C’est aussi là tout le sel de Suika Game. Oui, il y a de la frustration, et parfois même un peu d’injustice, mais on en redemande, juste une partie de plus, pour contrecarrer ce sort qui s’acharne et enfin réussir à créer cette satanée pastèque. Car il faudra bien faire avec ces petits désagréments, une mise à jour sur ce point semblant peu probable. Mais imaginons que les développeurs d’Aladdin X prennent un peu de temps pour affiner leur formule, voire ajoutent un peu de contenu (un mode à la Super Puzzle Fighter serait incroyable), quel pied cela pourrait être !
Suika Game mérite-t-il son succès ? Voilà une question à laquelle il est compliqué de répondre. Si le titre n’a sur le papier pas grand-chose pour lui, il n’en est pas moins diaboliquement addictif. Et paradoxalement, ce sont aussi ses quelques soucis, et notamment concernant la physique des fruits, qui en font sa réussite. Un titre « easy to learn, hard to master » (facile à apprendre, difficile à maîtriser) qui nous incite à lancer une partie de plus pour enfin parvenir à dompter ces désastreuses collisions et battre nos records.
Car on en a bien conscience, on est mauvais. Mais le principal est ailleurs. On se sent progresser au fil des dizaines de parties lancées, on prend du plaisir, même quand le sort s’acharne, et on tente de s’inspirer de ces génies qui parviennent les yeux fermés à provoquer d’incroyables réactions en chaîne. Toute la réussite du jeu est là, ce petit truc qui fait que, bon ou mauvais, on a toujours un objectif à notre portée et auquel s’accrocher.

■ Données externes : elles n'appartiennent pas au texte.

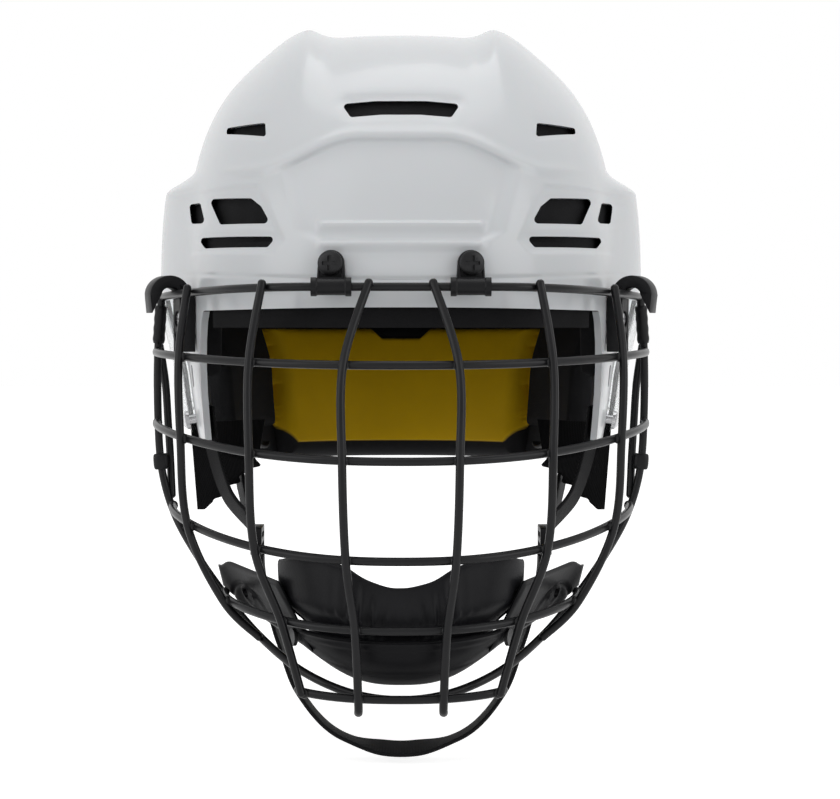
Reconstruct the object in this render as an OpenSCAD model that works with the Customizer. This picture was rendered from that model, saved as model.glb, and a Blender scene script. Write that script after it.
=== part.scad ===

Suika Game, c’est un peu le Tetris de 2023, ce jeu qu’on sort quand on a vingt minutes à tuer, dans une salle d’attente quelconque ou avant de partir au travail. Ce petit jeu qui, pour à peine trois euros sur l’eshop, donne la banane par sa mignonnerie tout en nous balançant quelques pêches pour nous pousser à nous surpasser sur les parties suivantes et devenir le roi de la pastèque.